Exercise objective: Search the material for the word "code" and copy each line that holds it.

Dataset entries:
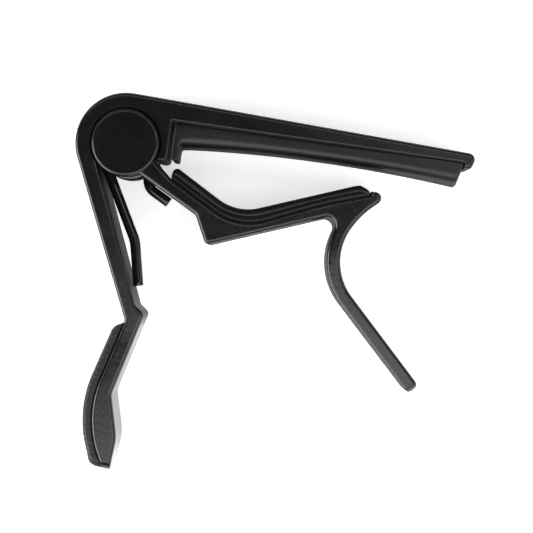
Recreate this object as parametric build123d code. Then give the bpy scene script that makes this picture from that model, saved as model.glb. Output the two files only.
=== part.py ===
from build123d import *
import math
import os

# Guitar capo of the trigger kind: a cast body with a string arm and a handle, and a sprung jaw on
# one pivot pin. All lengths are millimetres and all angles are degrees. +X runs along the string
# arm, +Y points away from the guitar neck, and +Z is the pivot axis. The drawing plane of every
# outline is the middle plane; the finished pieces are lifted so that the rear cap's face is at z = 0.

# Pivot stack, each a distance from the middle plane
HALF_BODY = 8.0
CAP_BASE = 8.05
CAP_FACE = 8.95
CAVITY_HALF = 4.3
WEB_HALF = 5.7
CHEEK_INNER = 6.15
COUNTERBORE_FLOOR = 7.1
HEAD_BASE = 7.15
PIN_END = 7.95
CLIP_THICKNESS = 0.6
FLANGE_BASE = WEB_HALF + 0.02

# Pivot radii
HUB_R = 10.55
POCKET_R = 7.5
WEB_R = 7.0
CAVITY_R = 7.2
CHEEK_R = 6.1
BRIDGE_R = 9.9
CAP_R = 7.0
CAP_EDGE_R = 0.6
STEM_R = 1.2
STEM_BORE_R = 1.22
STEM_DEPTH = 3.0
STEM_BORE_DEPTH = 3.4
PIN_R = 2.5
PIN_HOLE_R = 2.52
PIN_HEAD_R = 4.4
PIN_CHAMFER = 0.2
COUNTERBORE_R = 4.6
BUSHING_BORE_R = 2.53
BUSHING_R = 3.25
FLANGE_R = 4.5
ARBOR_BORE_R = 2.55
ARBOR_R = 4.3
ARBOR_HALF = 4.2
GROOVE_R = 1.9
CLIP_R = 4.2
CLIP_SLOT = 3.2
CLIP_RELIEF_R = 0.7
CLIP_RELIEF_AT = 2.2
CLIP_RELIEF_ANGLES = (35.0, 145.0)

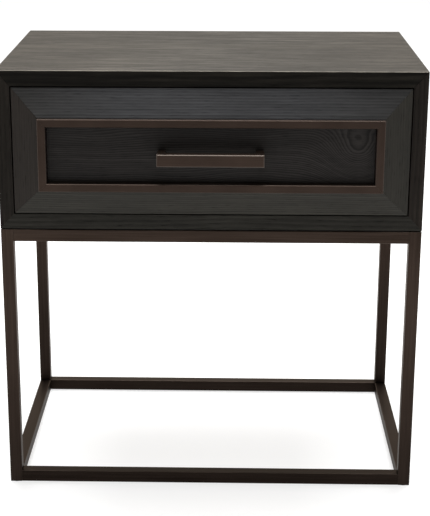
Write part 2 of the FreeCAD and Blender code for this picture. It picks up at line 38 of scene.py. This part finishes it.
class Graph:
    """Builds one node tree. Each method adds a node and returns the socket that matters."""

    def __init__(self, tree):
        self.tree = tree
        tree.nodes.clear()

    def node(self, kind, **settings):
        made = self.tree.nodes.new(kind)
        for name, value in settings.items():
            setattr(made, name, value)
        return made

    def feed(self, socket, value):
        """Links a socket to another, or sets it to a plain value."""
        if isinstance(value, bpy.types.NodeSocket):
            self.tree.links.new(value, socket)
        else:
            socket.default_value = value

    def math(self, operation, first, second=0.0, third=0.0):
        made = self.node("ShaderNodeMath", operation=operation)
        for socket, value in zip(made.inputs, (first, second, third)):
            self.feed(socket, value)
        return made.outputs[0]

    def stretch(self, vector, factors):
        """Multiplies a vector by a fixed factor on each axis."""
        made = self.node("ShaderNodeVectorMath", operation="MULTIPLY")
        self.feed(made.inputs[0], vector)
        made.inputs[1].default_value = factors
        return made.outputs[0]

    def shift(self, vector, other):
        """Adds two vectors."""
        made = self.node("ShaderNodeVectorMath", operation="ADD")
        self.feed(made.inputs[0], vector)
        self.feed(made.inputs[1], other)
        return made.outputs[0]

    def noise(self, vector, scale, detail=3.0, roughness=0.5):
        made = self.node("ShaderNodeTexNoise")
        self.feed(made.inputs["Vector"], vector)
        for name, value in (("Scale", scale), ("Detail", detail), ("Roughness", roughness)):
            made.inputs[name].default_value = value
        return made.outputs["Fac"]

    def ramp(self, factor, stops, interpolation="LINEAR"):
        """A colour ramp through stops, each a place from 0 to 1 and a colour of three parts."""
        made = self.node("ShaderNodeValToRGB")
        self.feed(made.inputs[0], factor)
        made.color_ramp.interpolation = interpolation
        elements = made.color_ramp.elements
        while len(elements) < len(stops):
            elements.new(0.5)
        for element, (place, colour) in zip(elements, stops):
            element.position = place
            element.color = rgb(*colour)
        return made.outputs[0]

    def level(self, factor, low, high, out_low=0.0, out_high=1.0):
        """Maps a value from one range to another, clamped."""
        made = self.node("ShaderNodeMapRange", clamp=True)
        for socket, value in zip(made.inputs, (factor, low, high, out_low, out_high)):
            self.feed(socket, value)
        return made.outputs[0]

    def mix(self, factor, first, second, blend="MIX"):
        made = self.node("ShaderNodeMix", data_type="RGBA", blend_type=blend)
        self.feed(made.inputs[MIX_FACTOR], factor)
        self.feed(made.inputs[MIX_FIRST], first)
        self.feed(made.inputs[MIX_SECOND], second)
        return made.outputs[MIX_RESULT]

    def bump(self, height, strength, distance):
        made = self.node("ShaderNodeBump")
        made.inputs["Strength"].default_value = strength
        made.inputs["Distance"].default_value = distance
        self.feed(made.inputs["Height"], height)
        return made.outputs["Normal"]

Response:
Recreate this object as parametric build123d code. Then give the bpy scene script that makes this picture from that model, saved as model.glb. Output the two files only.
Write part 2 of the FreeCAD and Blender code for this picture. It picks up at line 38 of scene.py. This part finishes it.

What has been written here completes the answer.